Desde aquél punto del acantilado, podía respirar el fresco y salado aroma del mar. El cielo estaba encapotado bajo nubes grisáceas que le daban un aspecto tétrico y desolado al lugar. Las gotas de lluvia caían sobre mi piel lentamente, borrando la sensación de pesadez y malestar que parecía adherirse a mi piel. Me sentía aliviada de estar en un lugar donde mis lágrimas se confundían con la suave llovizna que caía de las opacas nubes que poblaban el cielo. 

Miré hacia abajo, hacia el mar. Las olas golpeaban con furia la pared del acantilado. Quizá estuvieran tristes de que el verano les dijera adiós, pensé. Yo también lo añoraba, pues su despedida significaba la vuelta a la rutina que suponen los estudios de secundaria. Ningún adolescente quiere que el verano se acabe, pero yo sentía que me faltaba el aire cada vez que pensaba en ello. La presión que oprimía mi pecho cada vez que pensaba en las humillaciones, las burlas y los murmullos me era casi insoportable en algunos momentos. Tan solo quería huir del infierno en el que convertían mi vida día a día los que decían ser mis compañeros frente a profesores y padres, pero yo sabía muy bien que no eran inocentes de la culpa de atormentarme cada día sin motivo alguno. 

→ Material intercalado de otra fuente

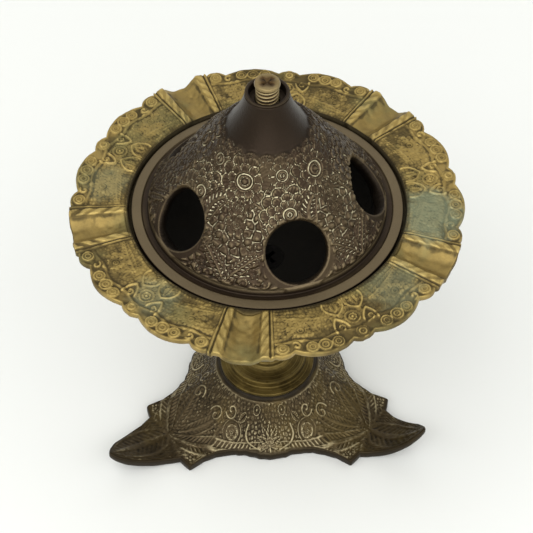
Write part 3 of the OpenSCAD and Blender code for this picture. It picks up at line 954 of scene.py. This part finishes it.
def make_screw():
    """The finial screw: a true helical thread, and a flat head with a cross recess."""
    head_h, head_r, pitch, crest, root, columns = 1.2, 3.5, 1.27, 3.17, 2.6, 96
    slot_span, slot_width, slot_depth = 3.4, 0.8, 1.0
    top, low = SCREW_HIGH[2], SCREW_LOW[2]
    under_head = top - head_h
    levels = np.linspace(low, under_head, 120)[:, None]
    a = np.linspace(0, 360, columns, endpoint=False)[None, :]
    wave = (levels / pitch - a / 360) % 1
    tooth = smooth(0.08, 0.42, wave) * smooth(0.92, 0.58, wave)
    shank = ring(root + (crest - root) * tooth, a + 0 * levels, levels)
    profile = rounded([(root, under_head), (head_r - 0.05, under_head), (head_r, under_head + 0.5),
                       (head_r - 0.25, top - 0.08), (0.05, top)], 0.25, 4)
    tip = turned([(0.05, low), (root * 0.8, low)], columns)
    rows = np.concatenate([tip, shank, turned(profile, columns)])
    marks = {mark: np.zeros(rows.shape[:2]) for mark in ("relief", "crest", "plain", "tarnish", "sooty")}
    marks["relief"][:] = 0.5
    threaded = slice(len(tip), len(tip) + len(shank))
    marks["relief"][threaded] = 0.55 * tooth
    marks["crest"][threaded] = 0.5 * tooth - 0.25
    piece = ring_mesh("cross_point_screw", rows, marks=marks)
    for turn in (45, 135):
        cut(piece, slot_tool(f"slot_tool_{turn}", slot_span, slot_width, top - slot_depth, top + 1, turn))
    return piece


# ---------------------------------------------------------------- materials


class Shader:
    """A node material built a line at a time."""

    def __init__(self, name):
        self.material = bpy.data.materials.new(name)
        self.material.use_nodes = True
        self.tree = self.material.node_tree
        self.tree.nodes.clear()
        self.output = self.tree.nodes.new("ShaderNodeOutputMaterial")
        self.surface = self.tree.nodes.new("ShaderNodeBsdfPrincipled")
        self.tree.links.new(self.surface.outputs[0], self.output.inputs["Surface"])

    def node(self, kind, outputs=0, settings=None, **inputs):
        made = self.tree.nodes.new("ShaderNode" + kind)
        for key, value in (settings or {}).items():
            setattr(made, key, value)
        for key, value in inputs.items():
            numbered = key[0] == "i" and key[1:].isdigit()
            self.put(made.inputs[int(key[1:]) if numbered else key.replace("_", " ")], value)
        return made.outputs[outputs]

    def put(self, socket, value):
        if isinstance(value, bpy.types.NodeSocket):
            self.tree.links.new(value, socket)
        else:
            socket.default_value = value

    def mark(self, name):
        return self.node("Attribute", "Fac", {"attribute_name": name, "attribute_type": "GEOMETRY"})

    def math(self, operation, a, b, clamp=False):
        return self.node("Math", 0, {"operation": operation, "use_clamp": clamp}, i0=a, i1=b)

    def plus(self, a, b, clamp=False):
        return self.math("ADD", a, b, clamp)

    def times(self, a, b):
        return self.math("MULTIPLY", a, b)

    def ease(self, value, low, high):
        eased = {"interpolation_type": "SMOOTHSTEP"}
        return self.node("MapRange", 0, eased, Value=value, From_Min=low, From_Max=high)

    def mix(self, share, a, b):
        made = self.tree.nodes.new("ShaderNodeMix")
        made.data_type = "RGBA"
        self.put(made.inputs["Factor"], share)
        self.put(made.inputs[6], a)
        self.put(made.inputs[7], b)
        return made.outputs[2]

    def noise(self, scale, detail=4.0, rough=0.55, distortion=0.0, at=None):
        at = at or self.node("TexCoord", "Object")
        settings = {"Scale": scale, "Detail": detail, "Roughness": rough, "Distortion": distortion}
        return self.node("TexNoise", "Fac", Vector=at, **settings)

    def bump(self, height, strength, distance):
        return self.node("Bump", 0, Height=height, Strength=strength, Distance=distance)

    def finish(self, **sockets):
        for key, value in sockets.items():
            self.put(self.surface.inputs[key.replace("_", " ")], value)
        return self.material


def colour(red, green, blue):
    """A colour given in display numbers from 0 to 255."""
    linear = [((c / 255 + 0.055) / 1.055) ** 2.4 if c > 10 else c / 3294.6 for c in (red, green, blue)]
    return (*linear, 1.0)


def aged_metal(name, tones, pit=0.8, wear_and_highlight=0.8, rough=0.45, metal=0.8, crevice=-0.06, patches=()):
    """Cast metal, from the marks on its mesh: body colour on the relief, recess colour below it, crests
    lighter, partly wear and partly painted highlight, and pit colour in the crevices, over broad mottling.
    The tarnish and soot marks darken it, partly real and partly painted shade. A patch is a place, a size and
    an amount of green patina."""
    s = Shader(name)
    relief, crest = s.mark("relief"), s.mark("crest")
    plain, tarnish, soot_and_shade_mask = s.mark("plain"), s.mark("tarnish"), s.mark("sooty")
    broad, mottled = s.noise(55.0, 4.0, 0.6), s.noise(260.0, 5.0, 0.6, 0.5)
    fine, dust = s.noise(1100.0, 5.0, 0.65), s.noise(3400.0, 2.0)
    swing = s.times(s.math("SUBTRACT", mottled, 0.5), 1.3)
    depth = s.plus(s.ease(relief, 0.05, 0.5), swing)
    depth = s.math("MAXIMUM", depth, s.plus(s.times(plain, 0.75), swing), clamp=True)
    tone = s.mix(depth, tones["recess"], tones["body"])
    tone = s.mix(s.times(s.ease(broad, 0.47, 0.66), 0.75), tone, tones["patina"])
    low = s.plus(crest, s.times(s.math("SUBTRACT", mottled, 0.5), 0.25))
    tone = s.mix(s.times(s.ease(low, crevice, crevice - 0.14), pit), tone, tones["pit"])
    # Crests take the worn colour: partly wear and partly painted highlight.
    high = s.plus(crest, s.times(s.math("SUBTRACT", fine, 0.5), 0.14))
    tone = s.mix(s.times(s.ease(high, 0.06, 0.28), wear_and_highlight), tone, tones["worn_and_highlight"])
    for where, size, amount in patches:
        at = s.node("TexCoord", "Object")
        off = s.node("VectorMath", "Value", {"operation": "DISTANCE"}, i0=at, i1=where)
        blot = s.plus(s.ease(off, size * 1.9, size * 0.2), s.times(swing, 0.9))
        tone = s.mix(s.times(s.ease(blot, 0.3, 0.95), amount), tone, tones["green"])
    # Tarnish colour where the meshes mark it: real tarnish in some places, and painted shade on the lid rim's
    # side and groove, the bowl's recess wall and the flange's inner edge.
    tone = s.mix(s.times(tarnish, 0.9), tone, tones["tarnish"])
    tone = s.mix(s.times(s.ease(dust, 0.55, 0.8), 0.35), tone, tones["recess"])
    # Near black where marked: soot inside the burner and in its holes, and painted shade in the screw's cross
    # recess.
    tone = s.mix(s.times(soot_and_shade_mask, 0.95), tone, colour(15, 13, 11))
    dull = s.plus(s.times(s.math("SUBTRACT", 1.0, depth), 0.2), s.times(mottled, 0.15))
    dull = s.plus(s.plus(dull, rough - 0.08), s.times(soot_and_shade_mask, 0.35), clamp=True)
    grain = s.plus(fine, s.plus(s.times(mottled, 0.8), s.times(dust, 0.3)))
    shine = s.times(s.math("SUBTRACT", 1.0, soot_and_shade_mask), metal)
    return s.finish(Base_Color=tone, Roughness=dull, Metallic=shine, Normal=s.bump(grain, 0.45, 0.00015))


def turned_metal(name, dark, body, light, rough=0.34):
    """Turned brass: fine lathe rings, tarnish in broad patches, and a few dark specks."""
    s = Shader(name)
    at = s.node("TexCoord", "Object")
    height = s.node("SeparateXYZ", 2, i0=at)
    flat = s.node("VectorMath", 0, {"operation": "MULTIPLY"}, i0=at, i1=(1, 1, 0))
    away = s.node("VectorMath", "Value", {"operation": "LENGTH"}, i0=flat)
    across = s.node("CombineXYZ", 0, i0=away, i1=height, i2=0.0)
    ring_lines = s.noise(2600.0, 2.0, at=across)
    broad, specks = s.noise(90.0, 4.0, 0.6, 0.4), s.noise(900.0, 4.0)
    tone = s.mix(s.ease(broad, 0.35, 0.65), dark, body)
    tone = s.mix(s.times(s.ease(ring_lines, 0.5, 0.75), 0.5), tone, light)
    tone = s.mix(s.times(s.ease(specks, 0.58, 0.7), 0.6), tone, dark)
    dull = s.plus(s.times(broad, 0.25), rough)
    grain = s.bump(s.plus(ring_lines, s.times(specks, 0.5)), 0.35, 0.0001)
    return s.finish(Base_Color=tone, Roughness=dull, Metallic=0.9, Normal=grain)


def plated_steel(name, steel, rust):
    """Dull dark steel with blotches of rust."""
    s = Shader(name)
    blotch, fine = s.noise(420.0, 6.0, 0.7, 0.8), s.noise(2200.0, 3.0)
    rusted = s.ease(blotch, 0.56, 0.68)
    tone = s.mix(rusted, s.mix(fine, steel, colour(32, 29, 26)), rust)
    dull = s.plus(s.times(rusted, 0.35), 0.42)
    shine = s.math("SUBTRACT", 0.9, s.times(rusted, 0.7))
    return s.finish(Base_Color=tone, Roughness=dull, Metallic=shine, Normal=s.bump(blotch, 0.5, 0.00015))


def floor_material():
    s = Shader("pale_backdrop")
    cloud = s.noise(3.0, 2.0)
    tone = s.mix(cloud, colour(229, 230, 227), colour(231, 232, 229))
    return s.finish(Base_Color=tone, Roughness=0.9)


def paint(piece, material):
    piece.data.materials.clear()
    piece.data.materials.append(material)


def lid_metal():
    tones = {
        "body": colour(56, 43, 29), "recess": colour(35, 27, 18), "worn_and_highlight": colour(140, 124, 94),
        "pit": colour(204, 194, 160), "patina": colour(70, 58, 39), "tarnish": colour(40, 30, 20),
    }
    return aged_metal("lid_brass", tones, pit=0.95, wear_and_highlight=0.45, rough=0.34, crevice=-0.17)


def bowl_metal():
    tones = {
        "body": colour(154, 131, 74), "recess": colour(96, 81, 46), "worn_and_highlight": colour(214, 188, 116),
        "pit": colour(66, 56, 32), "patina": colour(118, 110, 68), "tarnish": colour(48, 40, 24),
        "green": colour(130, 138, 112),
    }
    patches = (((0.046, -0.005, 0.09), 0.010, 0.75), ((0.034, -0.031, 0.09), 0.008, 0.4),
               ((-0.03, -0.035, 0.09), 0.007, 0.35), ((-0.046, 0.008, 0.09), 0.007, 0.3))
    return aged_metal("bowl_brass", tones, pit=0.75, wear_and_highlight=0.42, rough=0.46, metal=0.75, patches=patches)


def base_metal():
    tones = {
        "body": colour(72, 60, 39), "recess": colour(42, 34, 20), "worn_and_highlight": colour(188, 174, 136),
        "pit": colour(24, 19, 11), "patina": colour(84, 70, 38), "tarnish": colour(38, 30, 18),
    }
    return aged_metal("base_brass", tones, pit=0.75, wear_and_highlight=0.62, rough=0.36, crevice=-0.09)


def screw_metal():
    tones = {
        "body": colour(140, 122, 84), "recess": colour(78, 58, 32), "worn_and_highlight": colour(188, 172, 130),
        "pit": colour(38, 24, 14), "patina": colour(116, 78, 42), "tarnish": colour(60, 44, 26),
    }
    return aged_metal("screw_steel", tones, pit=0.85, wear_and_highlight=0.6, rough=0.38)


# ---------------------------------------------------------------- scene


def build_object():
    stem_metal = turned_metal("pedestal_brass", colour(64, 52, 24), colour(112, 95, 50), colour(156, 138, 86))
    for piece, material, node, body, slot in (
        (make_lid(), lid_metal(), "lid", "lid", "aged_brass_brown"),
        (make_screw(), screw_metal(), "finial_screw", "lid", "rusty_steel"),
        (make_bowl(), bowl_metal(), "bowl", "stand", "cast_brass_olive"),
        (make_stem(), stem_metal, "pedestal_stem", "stand", "turned_brass"),
        (make_base(), base_metal(), "tripod_base", "stand", "aged_brass_dark"),
    ):
        paint(piece, material)
        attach(piece, body)
        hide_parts(node)
    steel = plated_steel("fastener_steel", colour(20, 18, 16), colour(26, 20, 15))
    for node in ("tie_bolt", "base_washer", "base_nut"):
        paint(frame["nodes"][node], steel)


def build_stage():
    bpy.ops.mesh.primitive_plane_add(size=6, location=(0, 0, GROUND_Z * MM - 0.0002))
    floor = bpy.context.active_object
    floor.name = "backdrop_floor"
    paint(floor, floor_material())
    world = bpy.data.worlds.new("studio")
    bpy.context.scene.world = world
    world.use_nodes = True
    world.node_tree.nodes["Background"].inputs["Color"].default_value = colour(244, 245, 242)
    world.node_tree.nodes["Background"].inputs["Strength"].default_value = 0.75
    for name, place, size, power in (
        ("key_light", (-0.5, -0.35, 0.95), 1.1, 5.4), ("fill_light", (0.75, -0.4, 0.7), 1.1, 3.4),
        ("back_light", (0.1, 0.8, 0.8), 1.1, 1.2), ("front_light", (0.0, -1.0, 0.75), 1.3, 7.0),
    ):
        light = bpy.data.lights.new(name, "AREA")
        light.size = size
        light.energy = power
        lamp = bpy.data.objects.new(name, light)
        lamp.location = place
        lamp.rotation_euler = (Vector((0, 0, 0.06)) - Vector(place)).to_track_quat("-Z", "Y").to_euler()
        bpy.context.scene.collection.objects.link(lamp)


def build_camera():
    elevation = math.radians(49.2)
    distance = 489.1 * MM
    target = Vector((-0.2 * MM, 0, (RIM_Z - 28.5) * MM))
    camera = bpy.data.cameras.new("camera")
    camera.lens = 111.7
    camera.sensor_width = 36
    holder = bpy.data.objects.new("camera", camera)
    holder.location = target + Vector((0, -math.cos(elevation), math.sin(elevation))) * distance
    holder.rotation_euler = (target - holder.location).to_track_quat("-Z", "Y").to_euler()
    bpy.context.scene.collection.objects.link(holder)
    bpy.context.scene.camera = holder


build_camera()
build_object()
build_stage()
bpy.context.scene.view_settings.view_transform = "Standard"

bpy.context.view_layer.update()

El viento glacial envolvía mi cuerpo, penetrando en mis huesos y provocando que mis dientes rechinaran. De esta guisa, bajé cuidadosamente por un lateral del acantilado hacia la playa. En más de una ocasión temí caer, las pequeñas rocas sueltas que había en el camino y la tierra mojada a causa de la lluvia me hacían resbalar y perder el equilibrio. 
Ya en la playa, caminé lentamente hacia la orilla y hundí la mano en las gélidas aguas del océano. Un escalofrío recorrió mi cuerpo, respiré hondo y me senté en la arena a escasos metros del agua. Observé por espacio de varios minutos la magnífica escena en la que me encontraba. Las olas rompían a pocos metros de mí, la suave llovizna acariciaba mi piel, sentía la fría y reconfortante arena bajo mi cuerpo y mis manos.
Me levanté tiritando, me quité los zapatos y los dejé en la orilla. Metí un pie en las gélidas aguas, que congelaron todo mi cuerpo bruscamente. Tragué saliva y hundí ambos pies, después, hasta las rodillas. Sentía mi cuerpo cada vez más pesado y paralizado por el frío conforme iba sumergiéndome. Cuando el agua llegaba por mi barbilla, cogí aire y sumergí la cabeza.
Bajo el agua, mi cuerpo se paralizó completamente a causa del frío. Tiritaba incesantemente y mis dientes rechinaban. El aire fue escapándose de mis pulmones poco a poco, permanecí inmóvil. Una serie de imágenes invadieron mis pensamientos. 
Yo sonriendo en la puerta de la biblioteca sosteniendo libros en mis brazos, yo corriendo a abrazar a mi amiga a la que hacía varios meses que no veía, yo cantando en el karaoke el día de Navidad con un sombrero de Papá Noel en la cabeza. Una amarga sensación de tristeza y melancolía se apoderó de mí.

El aire en mis pulmones era casi inexistente ahora, los sentía arder en mi pecho, buscando oxígeno. Aguanté todo lo que pude, pero finalmente el agua inundó rápidamente mis pulmones. La vista se me nubló, mi cuerpo dejó de flotar y se hundió en las oscuras aguas de aquella fría noche de Septiembre.